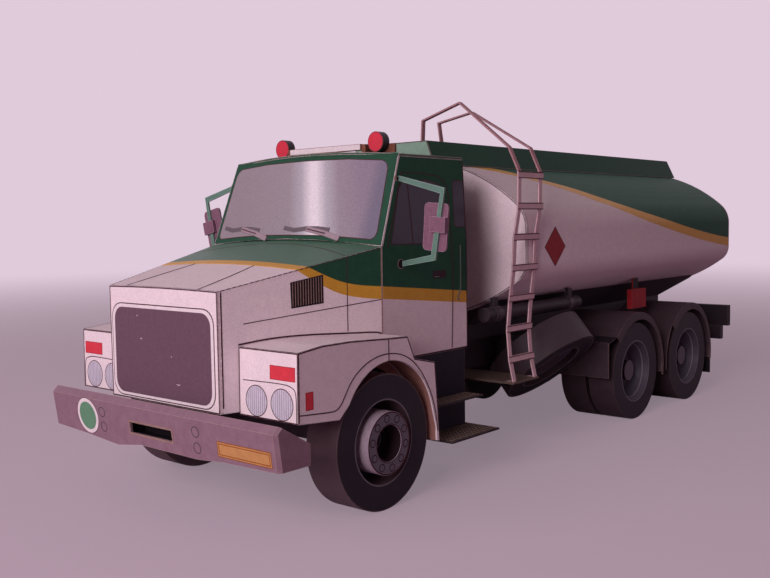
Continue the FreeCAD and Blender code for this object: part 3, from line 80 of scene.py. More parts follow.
# Backdrop paper, matt, its fibres 0.4 mm long; it turns to the backdrop's own colour away from the truck.
backdrop_colour = hex_colour("#e0cbdb")
fibres_per_metre, fibre_height = 2500.0, 0.00003
material, tree = new_material("backdrop_paper")
coordinates = add_node(tree, "ShaderNodeTexCoord")
distance = add_node(tree, "ShaderNodeVectorMath", {"operation": "LENGTH"}, {0: coordinates.outputs["Object"]})
fade = add_node(tree, "ShaderNodeMapRange", {"interpolation_type": "SMOOTHSTEP"}, {
    "Value": distance.outputs["Value"], "From Min": 0.12, "From Max": 0.75, "To Min": 0.3, "To Max": 1.0})
tooth = add_node(tree, "ShaderNodeTexNoise", None, {
    "Vector": coordinates.outputs["Object"], "Scale": fibres_per_metre})
bump = add_node(tree, "ShaderNodeBump", None, {
    "Height": tooth.outputs["Fac"], "Strength": 0.1, "Distance": fibre_height})
sheet = add_node(tree, "ShaderNodeBsdfPrincipled", None, {
    "Base Color": hex_colour("#cdb2c4"), "Roughness": 1.0, "Specular IOR Level": 0.1,
    "Normal": bump.outputs["Normal"]})
glow = add_node(tree, "ShaderNodeEmission", None, {"Color": backdrop_colour, "Strength": 1.0})
seen = add_node(tree, "ShaderNodeLightPath")
seen_far = add_node(tree, "ShaderNodeMath", {"operation": "MULTIPLY"},
                    {0: seen.outputs["Is Camera Ray"], 1: fade.outputs["Result"]})
blend = add_node(tree, "ShaderNodeMixShader", None, {
    0: seen_far.outputs["Value"], 1: sheet.outputs["BSDF"], 2: glow.outputs["Emission"]})
add_node(tree, "ShaderNodeOutputMaterial", None, {"Surface": blend.outputs["Shader"]})
floor_data.materials.append(material)

# The room's faint pink light; the camera, mirrors and glass see the backdrop instead.
world = bpy.data.worlds.new("studio")
bpy.context.scene.world = world
world.use_nodes = True
tree = world.node_tree
tree.nodes.clear()
room = add_node(tree, "ShaderNodeBackground", None, {"Color": hex_colour("#ffc4d0"), "Strength": 0.075})
wall = add_node(tree, "ShaderNodeBackground", None, {"Color": backdrop_colour, "Strength": 1.0})
seen = add_node(tree, "ShaderNodeLightPath")
seen_direct = add_node(tree, "ShaderNodeMath", {"operation": "MAXIMUM"},
                       {0: seen.outputs["Is Camera Ray"], 1: seen.outputs["Is Transmission Ray"]})
seen_glossy = add_node(tree, "ShaderNodeMath", {"operation": "MAXIMUM"},
                       {0: seen_direct.outputs["Value"], 1: seen.outputs["Is Glossy Ray"]})
choice = add_node(tree, "ShaderNodeMixShader", None, {
    0: seen_glossy.outputs["Value"], 1: room.outputs["Background"], 2: wall.outputs["Background"]})
add_node(tree, "ShaderNodeOutputWorld", None, {"Surface": choice.outputs["Shader"]})

# Soft lamps with a faint pink tone, all turned to the middle of the truck.
lamp_aim = Vector((0.0, 0.0, 0.03))
for name, place, size, power in (("main_lamp", (0.62, -0.26, 0.36), 0.4, 1.0),
                                 ("front_lamp", (0.55, 0.115, 0.2), 0.26, 1.75),
                                 ("top_lamp", (-0.1, 0.1, 0.75), 0.7, 0.25)):
    lamp = bpy.data.lights.new(name, "AREA")
    lamp.shape = "SQUARE"
    lamp.size = size
    lamp.energy = power
    lamp.color = (1.0, 0.88, 0.93)
    lamp_object = bpy.data.objects.new(name, lamp)
    bpy.context.scene.collection.objects.link(lamp_object)
    lamp_object.location = place
    lamp_object.rotation_euler = (lamp_aim - Vector(place)).to_track_quat("-Z", "Y").to_euler()

# The camera stands low ahead of the truck's left corner and is turned by its heading, its dip and a slight tilt.
camera_place = (0.15904, 0.11366, 0.04285)
camera = bpy.data.cameras.new("camera")
camera.lens = 44.03
camera.clip_start = 0.005
camera_object = bpy.data.objects.new("camera", camera)
bpy.context.scene.collection.objects.link(camera_object)
yaw, pitch, roll = math.radians(-139.365), math.radians(-4.198), -0.015
ahead = Vector((math.cos(pitch) * math.cos(yaw), math.cos(pitch) * math.sin(yaw), math.sin(pitch)))
aside = Vector((math.sin(yaw), -math.cos(yaw), 0.0))
above = aside.cross(ahead)
right = aside * math.cos(roll) + above * math.sin(roll)
top = above * math.cos(roll) - aside * math.sin(roll)
camera_object.matrix_world = Matrix.Translation(camera_place) @ Matrix(
    (right, top, -ahead)).transposed().to_4x4()
bpy.context.scene.camera = camera_object
bpy.context.scene.view_settings.view_transform = "Standard"

# Frame, axles and bearer
# Strips of card folded into box sections, printed dark plum and glued along the underside, hardly seen below
# the tank.
dots_per_metre = 8300.0


def printed_card(name, colour, roughness=0.55, gloss=0.12, second=None, patch_size=1.2, edge=None, edge_width=0.12):
    """Card with one ink. Its fibres are 0.4 mm long, the ink lies a little unevenly, and its printed dots are drawn
    0.12 mm wide to show. With edge, folds and cut edges show that colour over a width in millimetres, broken by
    wear, and on the roof that colour is a painted sheen; patch_size is in millimetres too."""
    material, tree = new_material(name)
    coordinates = add_node(tree, "ShaderNodeTexCoord")
    patches = add_node(tree, "ShaderNodeTexNoise", None, {
        "Vector": coordinates.outputs["Object"], "Scale": 1000.0 / patch_size, "Detail": 4.0, "Roughness": 0.6})
    fibres = add_node(tree, "ShaderNodeTexNoise", None, {
        "Vector": coordinates.outputs["Object"], "Scale": fibres_per_metre, "Detail": 3.0, "Roughness": 0.65})
    dots = add_node(tree, "ShaderNodeTexNoise", None, {
        "Vector": coordinates.outputs["Object"], "Scale": dots_per_metre, "Detail": 1.0})
    spread = add_node(tree, "ShaderNodeMapRange", None, {
        "Value": patches.outputs["Fac"], "From Min": 0.3, "From Max": 0.7, "To Min": 0.0, "To Max": 1.0})
    base = hex_colour(colour)
    other = hex_colour(second) if second else tuple(c * 0.86 for c in base[:3]) + (1.0,)
    tone = add_node(tree, "ShaderNodeMix", {"data_type": "RGBA"}, {
        0: spread.outputs["Result"], 6: base, 7: other})
    speckle = add_node(tree, "ShaderNodeMapRange", None, {
        "Value": dots.outputs["Fac"], "From Min": 0.35, "From Max": 0.65, "To Min": 0.9, "To Max": 1.1})
    shade = add_node(tree, "ShaderNodeVectorMath", {"operation": "SCALE"}, {
        0: tone.outputs[2], "Scale": speckle.outputs["Result"]})
    surface_colour = shade.outputs["Vector"]
    if edge:
        # The softened normal leaves the flat one only along folds and cut edges.
        softened = add_node(tree, "ShaderNodeBevel", {"samples": 4}, {"Radius": edge_width / 1000})
        flat = add_node(tree, "ShaderNodeNewGeometry")
        agreement = add_node(tree, "ShaderNodeVectorMath", {"operation": "DOT_PRODUCT"}, {
            0: softened.outputs["Normal"], 1: flat.outputs["Normal"]})
        fold = add_node(tree, "ShaderNodeMapRange", None, {
            "Value": agreement.outputs["Value"], "From Min": 0.985, "From Max": 0.93, "To Min": 0.0, "To Max": 1.0})
        # Noise breaks the edge colour up: rubbed wear on most cards, and on the roof a broken painted sheen.
        rubbed = add_node(tree, "ShaderNodeMapRange", None, {
            "Value": fibres.outputs["Fac"], "From Min": 0.32, "From Max": 0.5, "To Min": 0.25, "To Max": 1.0})
        edge_wear_and_sheen = add_node(tree, "ShaderNodeMath", {"operation": "MULTIPLY"}, {
            0: fold.outputs["Result"], 1: rubbed.outputs["Result"]})
        surface_colour = add_node(tree, "ShaderNodeMix", {"data_type": "RGBA"}, {
            0: edge_wear_and_sheen.outputs["Value"], 6: surface_colour, 7: hex_colour(edge)}).outputs[2]
    bump = add_node(tree, "ShaderNodeBump", None, {
        "Height": fibres.outputs["Fac"], "Strength": 0.25, "Distance": fibre_height})
    surface = add_node(tree, "ShaderNodeBsdfPrincipled", None, {
        "Base Color": surface_colour, "Roughness": roughness, "Specular IOR Level": gloss,
        "Normal": bump.outputs["Normal"]})
    add_node(tree, "ShaderNodeOutputMaterial", None, {"Surface": surface.outputs["BSDF"]})
    return material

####

**What to do**
Looking at the material above, please copy exactly every line from its first line through the line containing "floor_data.materials.append(material)", with both ends included and nothing else.

**Solution for this problem**
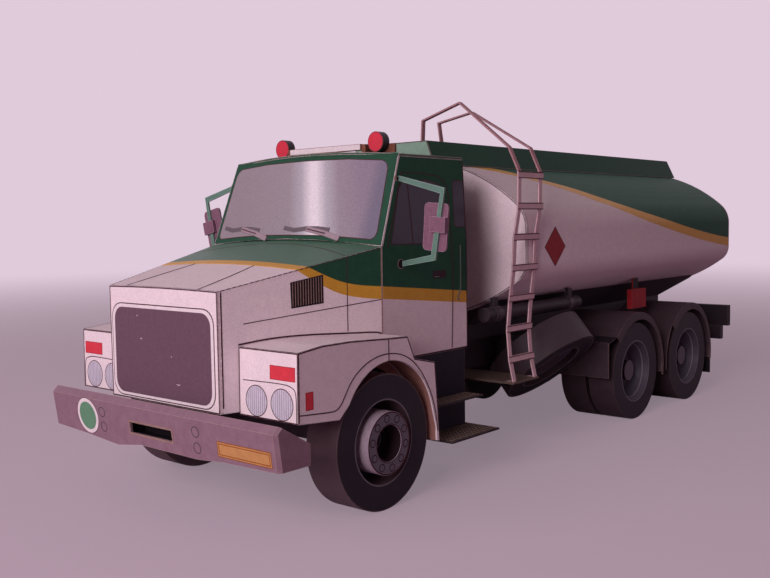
Continue the FreeCAD and Blender code for this object: part 3, from line 80 of scene.py. More parts follow.
# Backdrop paper, matt, its fibres 0.4 mm long; it turns to the backdrop's own colour away from the truck.
backdrop_colour = hex_colour("#e0cbdb")
fibres_per_metre, fibre_height = 2500.0, 0.00003
material, tree = new_material("backdrop_paper")
coordinates = add_node(tree, "ShaderNodeTexCoord")
distance = add_node(tree, "ShaderNodeVectorMath", {"operation": "LENGTH"}, {0: coordinates.outputs["Object"]})
fade = add_node(tree, "ShaderNodeMapRange", {"interpolation_type": "SMOOTHSTEP"}, {
    "Value": distance.outputs["Value"], "From Min": 0.12, "From Max": 0.75, "To Min": 0.3, "To Max": 1.0})
tooth = add_node(tree, "ShaderNodeTexNoise", None, {
    "Vector": coordinates.outputs["Object"], "Scale": fibres_per_metre})
bump = add_node(tree, "ShaderNodeBump", None, {
    "Height": tooth.outputs["Fac"], "Strength": 0.1, "Distance": fibre_height})
sheet = add_node(tree, "ShaderNodeBsdfPrincipled", None, {
    "Base Color": hex_colour("#cdb2c4"), "Roughness": 1.0, "Specular IOR Level": 0.1,
    "Normal": bump.outputs["Normal"]})
glow = add_node(tree, "ShaderNodeEmission", None, {"Color": backdrop_colour, "Strength": 1.0})
seen = add_node(tree, "ShaderNodeLightPath")
seen_far = add_node(tree, "ShaderNodeMath", {"operation": "MULTIPLY"},
                    {0: seen.outputs["Is Camera Ray"], 1: fade.outputs["Result"]})
blend = add_node(tree, "ShaderNodeMixShader", None, {
    0: seen_far.outputs["Value"], 1: sheet.outputs["BSDF"], 2: glow.outputs["Emission"]})
add_node(tree, "ShaderNodeOutputMaterial", None, {"Surface": blend.outputs["Shader"]})
floor_data.materials.append(material)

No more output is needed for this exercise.